The company has a $130 million unsecured line of credit with a syndicate of banks led by Bank of America. As of Sept. 30, 2001, Aecom had borrowed $37.9 million against that line of credit.

Oil roots

At one time the subsidiary of Kentucky-based Ashland Oil Inc., Aecom was formed in 1990 when employees of Ashland Technology Corp. bought the company from its parent. It is headquartered at Arco Plaza downtown and has 25 offices worldwide.

The firm works through several operating companies: CTE Engineers, DMJM Aviation, DMJM+HARRIS, DMJMH+N, Maunsell, McClier, Metcalf & Eddy and Turner Collie & Braden.

The company is involved in assorted projects: American Airlines’ $1.3 billion expansion at New York’s JFK Airport, design engineering and environmental analysis for the California High Speed Rail Authority’s proposed high-speed rail line, and work for the Hong Kong Port and Maritime Board. Other major projects include ongoing renovations at the Pentagon, the $2.4 billion Alameda Corridor and design of the new Rand Corp. headquarters in Santa Monica.

Shell maneuver

Aecom plans to merge into a newly created-shell company that will execute the offering.

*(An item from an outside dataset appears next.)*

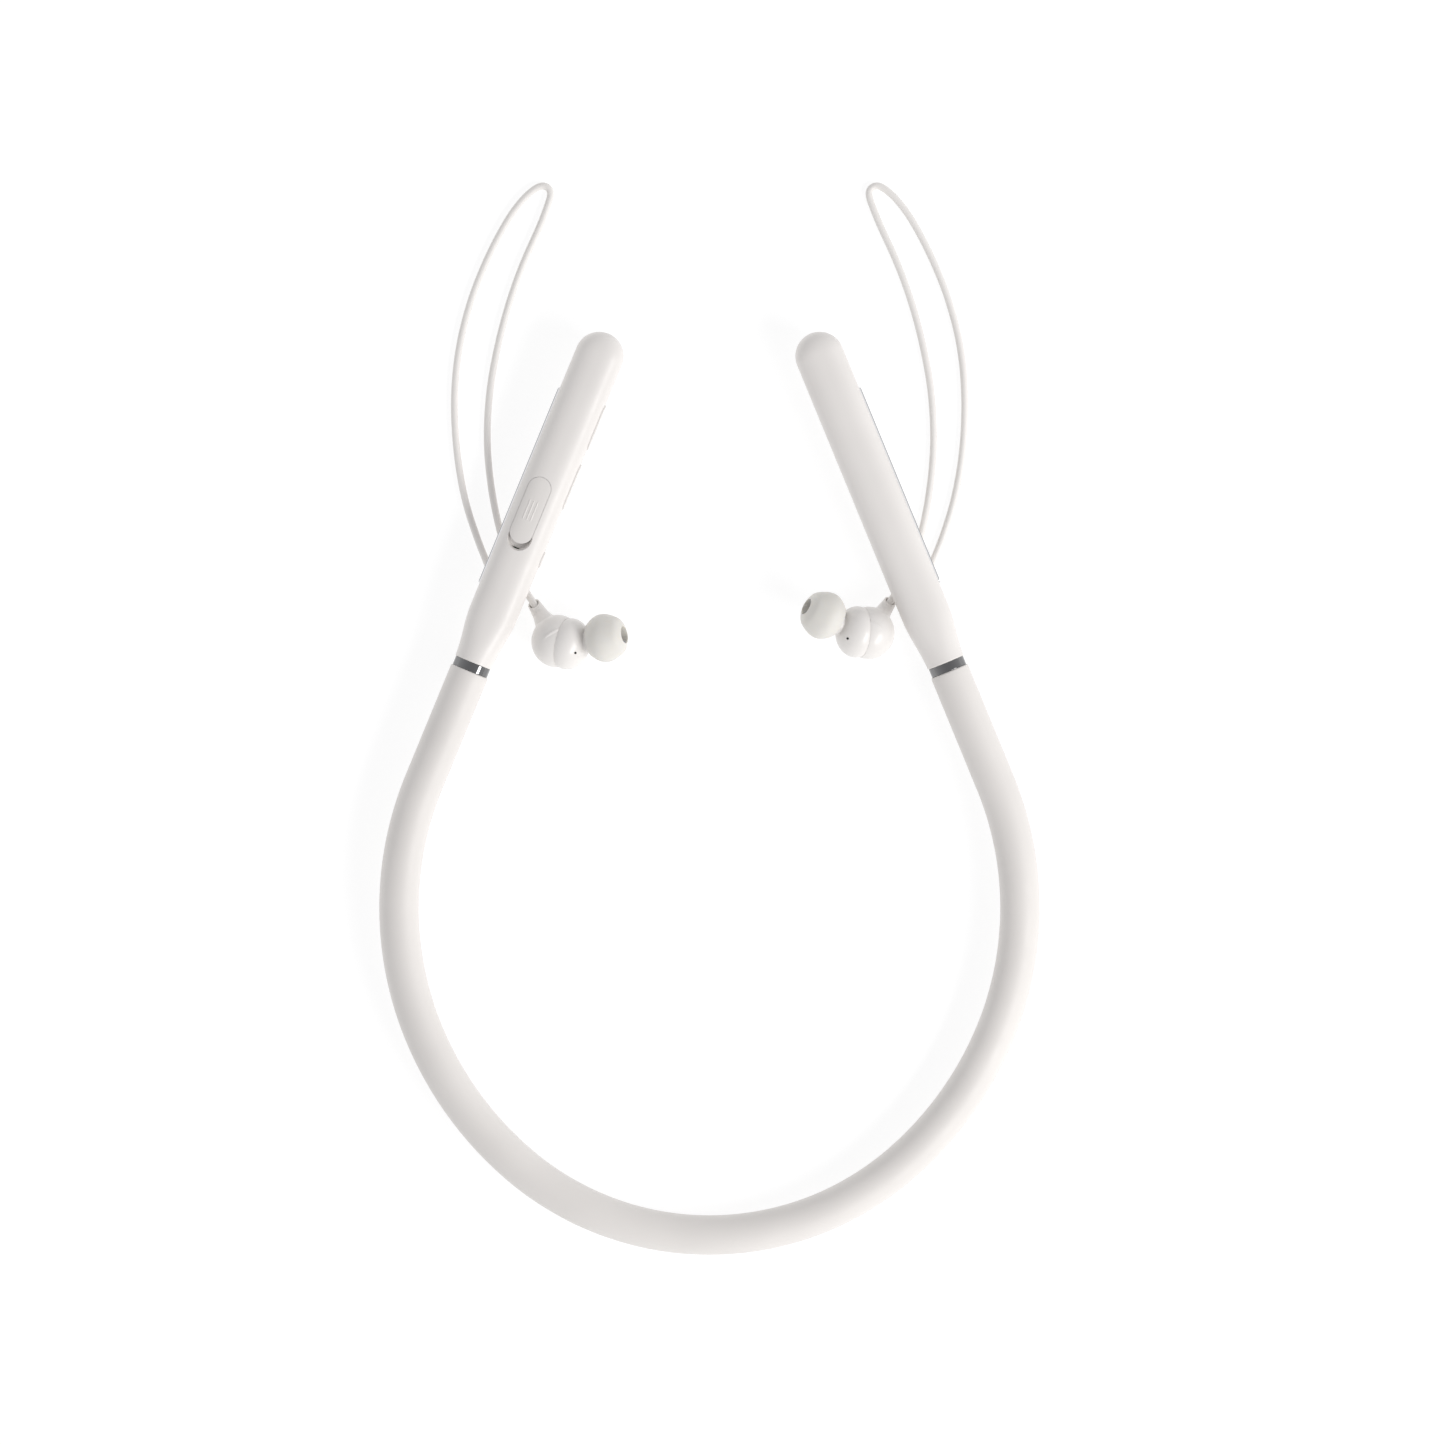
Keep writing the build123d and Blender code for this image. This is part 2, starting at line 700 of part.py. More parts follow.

Immediately following the offering, the company intends to make a $50 million tender offer to existing stockholders, giving them a chance to sell their shares. In SEC filings, the company said it chose the merger route so that employees could diversify their personal holdings.

Through Employee Stock Ownership Plans, employees own 55.7 percent of the company, directors and executive officers own 15.34 percent. Richard Newman, Aecom’s chairman and chief executive, owns just under five percent, the documents show. Employees control 100 percent of the company’s shares.

In a Feb. 11 SEC filing, Aecom said that engineering a deal that would allow stockholders, other than senior management, to sell their shares directly to the public would be too difficult, and that the merger route would have the same end result.

The buyback also would release employees from being subject to the lockout period that follows an IPO. Insiders are typically “locked out” prohibited from selling stock for at least three months.

Many companies have delayed IPOs until the market is less jittery. Aware of the volatile markets in recent months, Aecom mentioned “extreme price and volume fluctuations” in its discussion of risk factors. Still, the company said senior management had unanimously decided that going public would be “the right thing to do at this time.”